### WHAT TO WORK ON
From the first line of the data below, copy each line up to the one containing "import Sketcher", and include that line too.

### DATA SHOWN

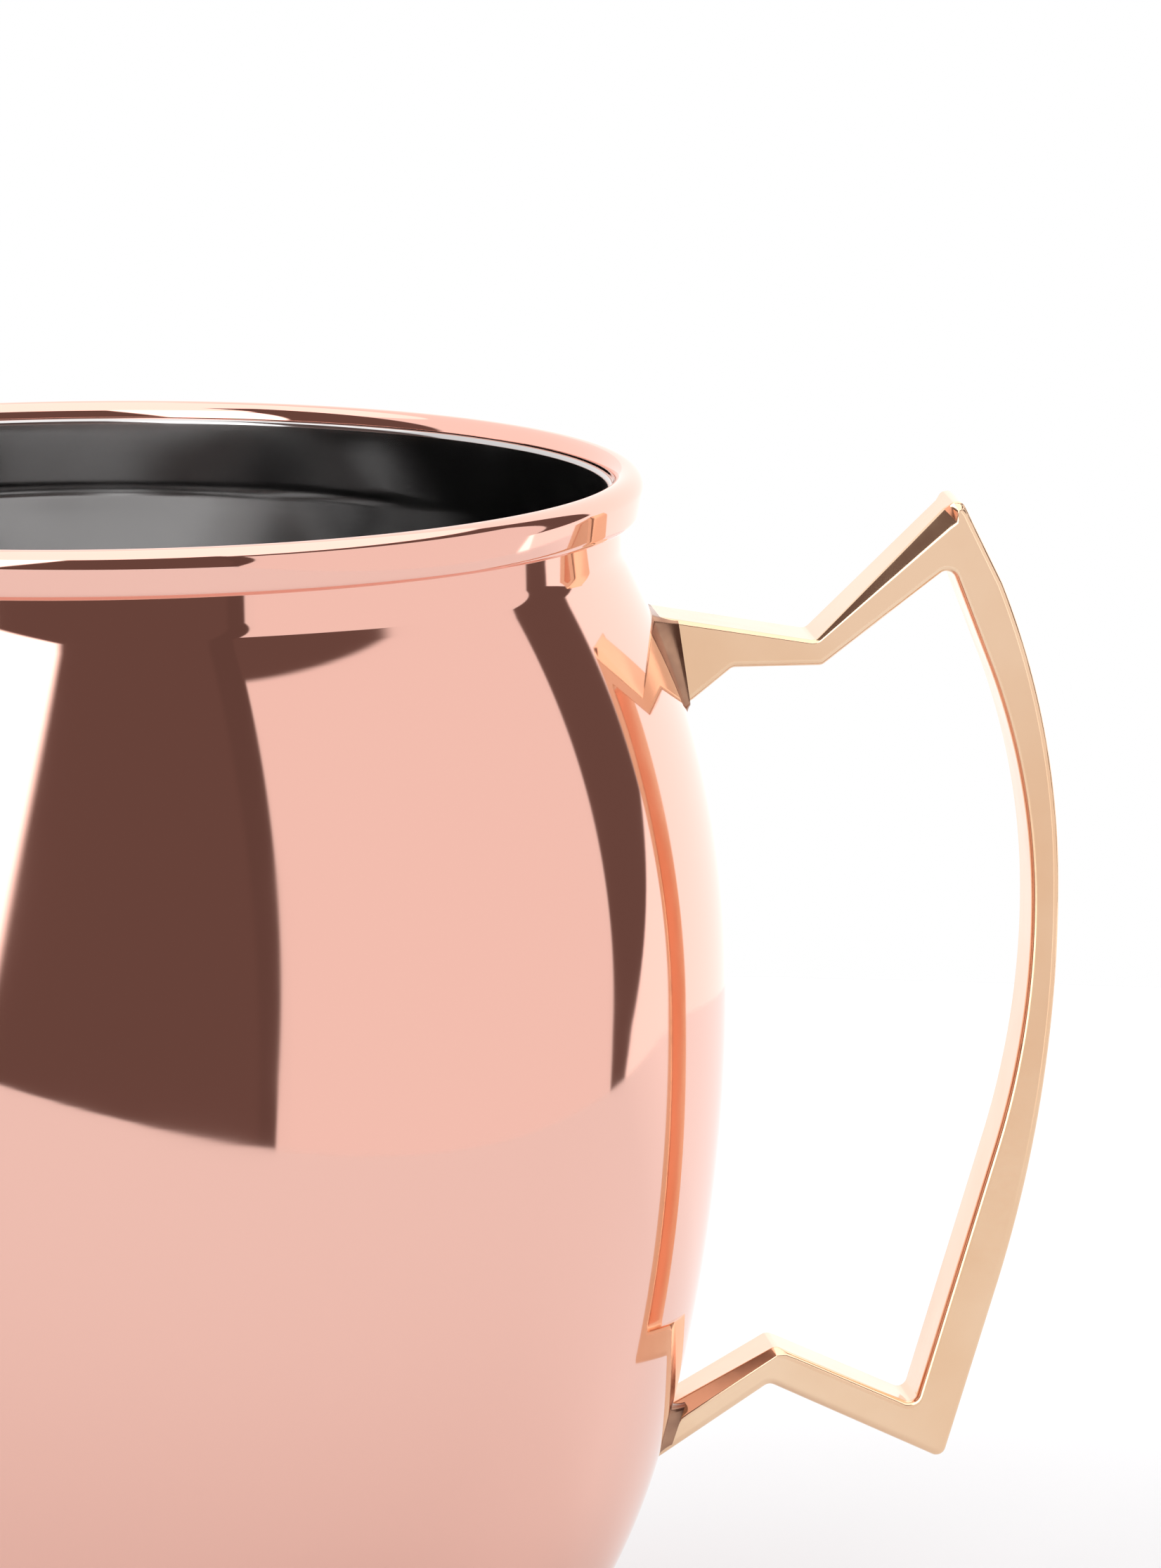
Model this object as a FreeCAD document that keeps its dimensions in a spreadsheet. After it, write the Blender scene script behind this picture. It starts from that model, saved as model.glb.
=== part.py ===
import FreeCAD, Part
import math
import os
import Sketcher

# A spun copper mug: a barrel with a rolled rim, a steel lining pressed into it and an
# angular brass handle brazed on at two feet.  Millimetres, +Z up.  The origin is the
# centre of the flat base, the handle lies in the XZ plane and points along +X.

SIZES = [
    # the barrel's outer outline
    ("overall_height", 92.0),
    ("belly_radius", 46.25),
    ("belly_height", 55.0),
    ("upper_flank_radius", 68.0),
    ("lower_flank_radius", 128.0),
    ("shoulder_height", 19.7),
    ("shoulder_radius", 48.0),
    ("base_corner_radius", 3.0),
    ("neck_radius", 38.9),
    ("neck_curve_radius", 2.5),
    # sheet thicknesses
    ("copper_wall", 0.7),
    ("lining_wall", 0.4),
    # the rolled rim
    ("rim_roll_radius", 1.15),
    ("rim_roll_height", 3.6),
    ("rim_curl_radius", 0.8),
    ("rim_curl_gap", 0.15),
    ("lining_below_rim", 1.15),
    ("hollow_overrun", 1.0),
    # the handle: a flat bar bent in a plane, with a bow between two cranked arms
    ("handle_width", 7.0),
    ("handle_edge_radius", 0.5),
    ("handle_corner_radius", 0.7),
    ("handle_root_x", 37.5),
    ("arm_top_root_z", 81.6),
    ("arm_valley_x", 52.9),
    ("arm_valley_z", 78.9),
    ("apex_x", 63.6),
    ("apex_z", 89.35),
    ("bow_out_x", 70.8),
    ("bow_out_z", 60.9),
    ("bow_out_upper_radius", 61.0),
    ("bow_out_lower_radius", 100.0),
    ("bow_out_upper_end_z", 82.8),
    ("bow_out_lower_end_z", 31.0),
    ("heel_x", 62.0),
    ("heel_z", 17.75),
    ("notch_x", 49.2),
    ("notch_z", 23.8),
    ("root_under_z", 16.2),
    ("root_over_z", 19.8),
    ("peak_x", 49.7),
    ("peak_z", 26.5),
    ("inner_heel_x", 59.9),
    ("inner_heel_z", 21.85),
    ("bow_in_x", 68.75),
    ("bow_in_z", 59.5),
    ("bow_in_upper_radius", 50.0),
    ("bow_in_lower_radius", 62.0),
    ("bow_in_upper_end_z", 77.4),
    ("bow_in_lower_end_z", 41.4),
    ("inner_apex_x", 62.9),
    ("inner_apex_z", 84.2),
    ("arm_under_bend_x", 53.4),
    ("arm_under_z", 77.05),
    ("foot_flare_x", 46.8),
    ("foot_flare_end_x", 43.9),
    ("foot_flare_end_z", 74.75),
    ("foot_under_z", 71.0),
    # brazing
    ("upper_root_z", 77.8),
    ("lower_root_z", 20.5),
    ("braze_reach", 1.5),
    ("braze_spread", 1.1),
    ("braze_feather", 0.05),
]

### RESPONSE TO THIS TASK
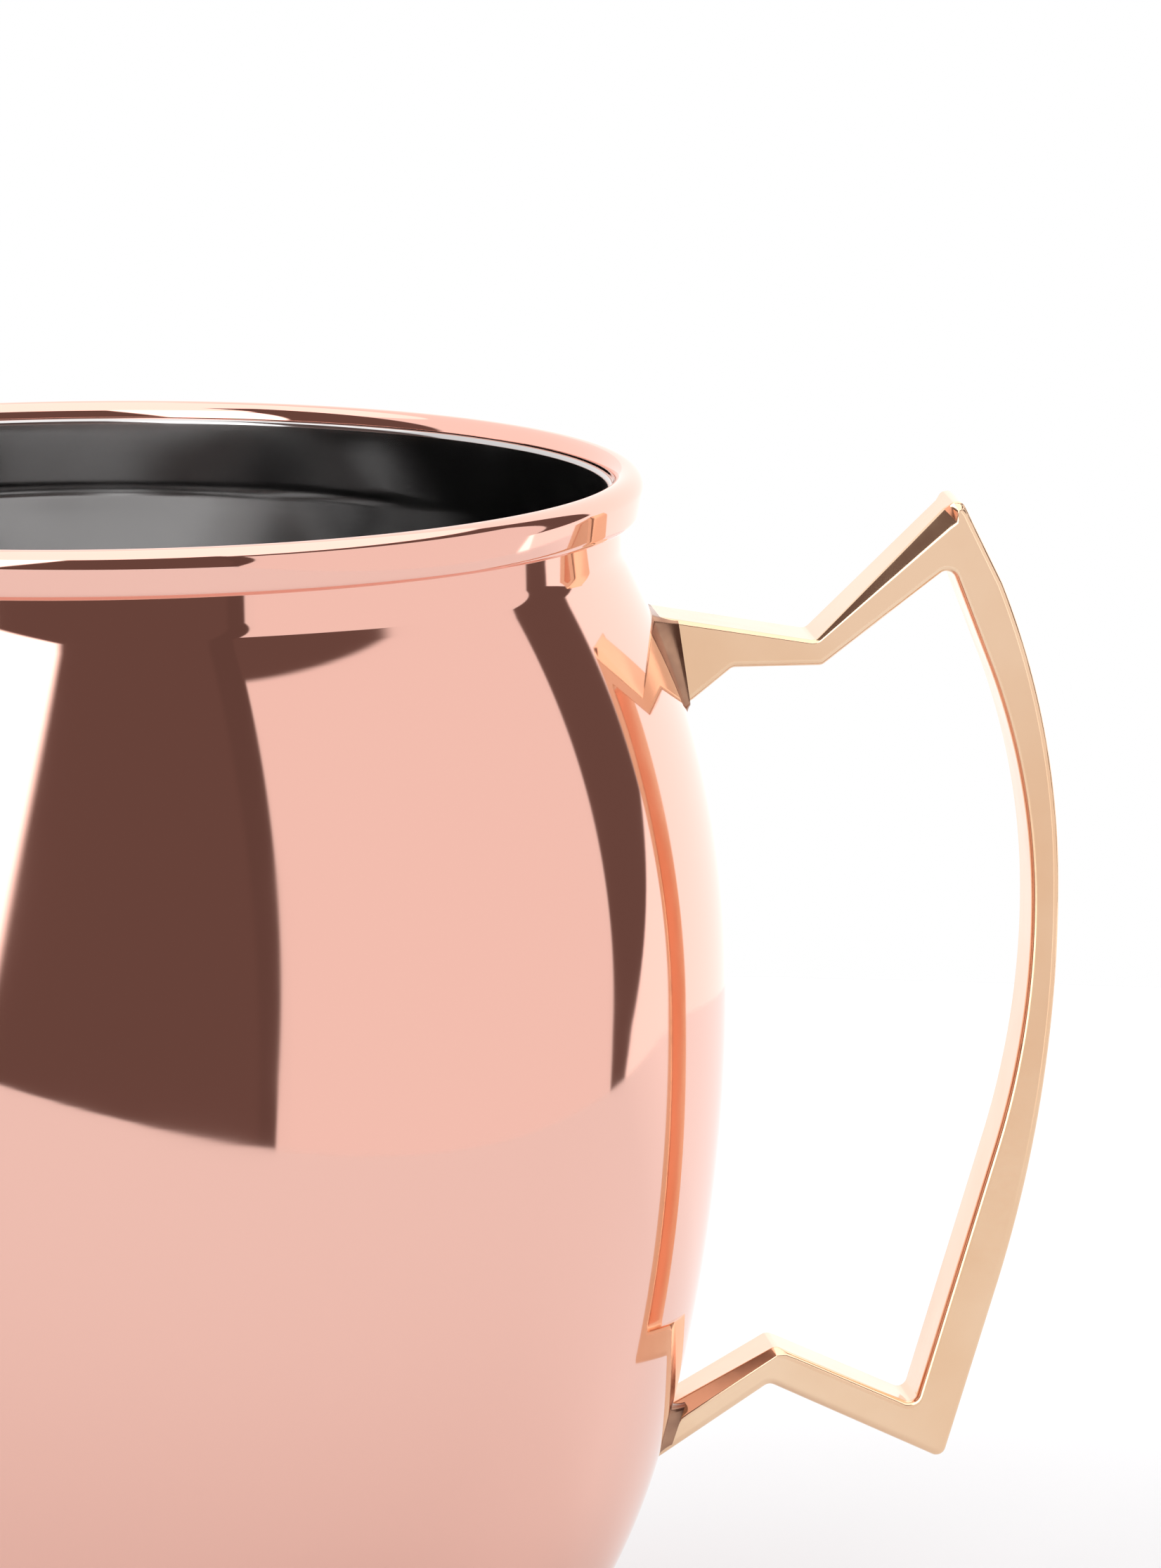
Model this object as a FreeCAD document that keeps its dimensions in a spreadsheet. After it, write the Blender scene script behind this picture. It starts from that model, saved as model.glb.
=== part.py ===
import FreeCAD, Part
import math
import os
import Sketcher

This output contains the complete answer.